Provisioning and maintaining cloud infrastructure that will support training machine learning model
Models operations for accuracy, efficiency, and scalability, ensuring they meet performance requirements.
Maintain clear and comprehensive documentation of models, experiments, and processes.
Stay updated with the latest trends in AI and machine learning to influence solution improvement and innovations
Desirable at least 5 years of administering Linux HPC environments. Master’s degree or above in High-Performance Computing, Computer Science, Machine Learning, or a related field, skilling in below categories:
Deep understanding of common AI frameworks: Pytorch, TensorFlow, Jax, etc
Deep understanding of common LLM influence frameworks: vLLM, Tensor RT, ollama, MLC, etc.
Deep understanding of new AI use case components: Embedding, RAG, MCP, etc.
Demonstrated experience handling and processing biomedical data, including but not limited to clinical trial data, genomic sequences, proteomic data, or high-dimensional imaging datasets
Configure and integrate various MLOps application components such as model lifecycle management, model serving, hyperparameter tuning, object storage, load balancers, authentication, etc. (e.g. Kubeflow, mlflow, knative, katib, minio, istio, dex, oidc authservice)
Understanding of the ML workflow, and how ML pipelines automate the workflow (data preprocessing, model training, model evaluation, hyperparameter tuning, model serving, model registries, etc.)

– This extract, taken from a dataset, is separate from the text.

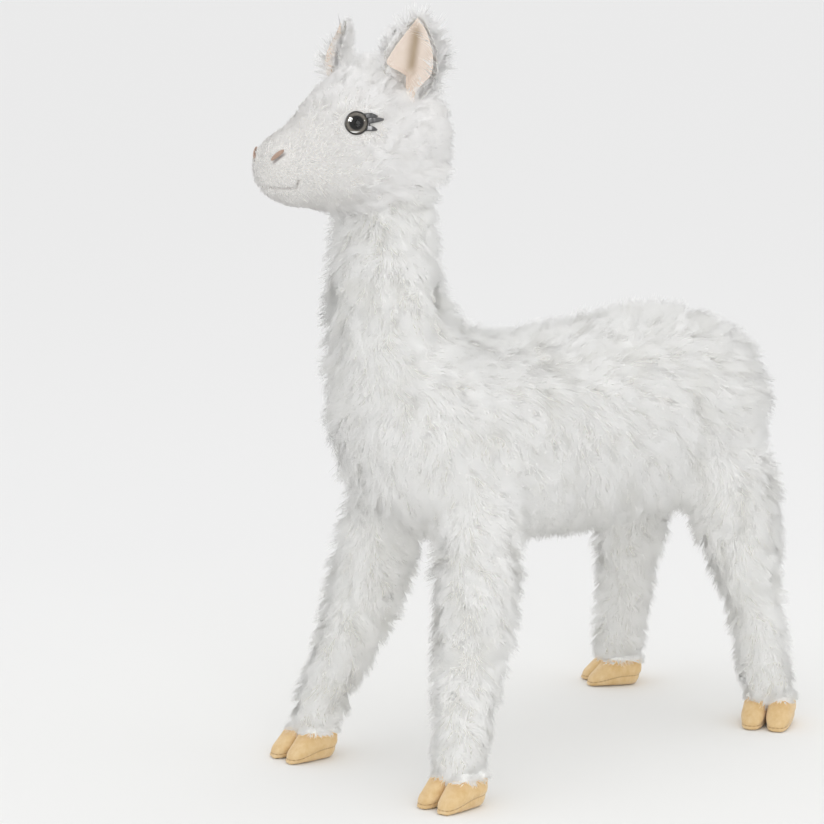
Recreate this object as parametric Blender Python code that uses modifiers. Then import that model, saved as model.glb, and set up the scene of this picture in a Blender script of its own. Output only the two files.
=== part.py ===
"""A standing plush alpaca with wire-framed legs, at its real size.

Metres, +Z up. The toy faces -Y and its left side is +X. Lengths along Y count from the middle
of its stance, and the finished toy is then moved so that the origin is on the floor, in the
middle of its box. Soft pieces are solid, at the outer surface of their fleece. Where one is
sewn to another, the smaller is cut by the larger one's skin and stays a seat gap away.
"""

import math

import bmesh
import bpy
from mathutils import Matrix, Vector
from mathutils.bvhtree import BVHTree

# Driving sizes: the stance
FRONT_HOOF_Y = -0.278
REAR_HOOF_Y = 0.274
FRONT_TRACK = 0.280
REAR_TRACK = 0.292
FRONT_TOE_OUT = math.radians(4)
REAR_TOE_OUT = math.radians(32)

# Driving sizes: torso and neck
BACK_HEIGHT = 0.550
BELLY_HEIGHT = 0.270
TORSO_WIDTH = 0.252
RUMP_Y = 0.362
WITHERS_Y = -0.110
NECK_Y = -0.264
NECK_DEPTH = 0.132
NECK_WIDTH = 0.132
NECK_TOP = 0.800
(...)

Build and test ML pipelines
Develop custom container images optimized for ML experimentation
Develop and deploy customized Kubernetes clusters for MLOps services like Kubeflow
Good understanding of database technologies
Expertise in data science IDEs like Rstudio or Jupyter notebook
Extensive experience with Kubernetes and Docker
Industry experience with Amazon Web Services (AWS) services, including IAM, VPC, API Gateway, NLB, ALB, EC2, ECS, EKS, Lambda, S3, RDS, DynamoDB, and SQS
Strong knowledge of Linux systems
Proficiency in Python and Bash scripting
Experience implementing CI/CD/CT pipelines and deployment automation using CICD tools and Infrastructure-as-Code (IaC)

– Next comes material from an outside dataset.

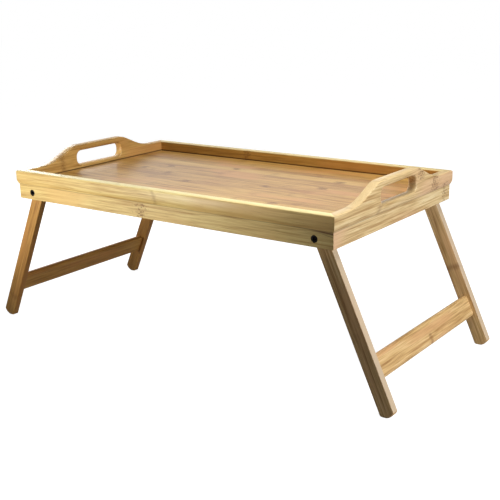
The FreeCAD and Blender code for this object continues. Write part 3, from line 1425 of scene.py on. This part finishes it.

Good understanding of networking and related protocols (HTTP, DNS, TLS, TCP)
Understanding of cloud provisioning tools like CloudFormation and Terraform
Expertise with DevOps tools such as Gitlab, Terraform, Ansible, and Chef
Exposure to messaging pub/sub systems (e.g., AWS SNS, SQS, RedisQ)
Excellent problem-solving abilities and attention to detail.
Ability to work collaboratively in a team environment and engage with different workstreams.
A focus on solution delivery, with excellent time management and organization skills
Independent, self-driven person with a high sense of accountability.
Must be able to communicate fluently in English & Mandarin, both in written and verbal.
A healthier future drives us to innovate. Together, more than 100’000 employees across the globe are dedicated to advance science, ensuring everyone has access to healthcare today and for generations to come. Our efforts result in more than 26 million people treated with our medicines and over 30 billion tests conducted using our Diagnostics products. We empower each other to explore new possibilities, foster creativity, and keep our ambitions high, so we can deliver life-changing healthcare solutions that make a global impact.
Let’s build a healthier future, together.
Roche is an Equal Opportunity Employer.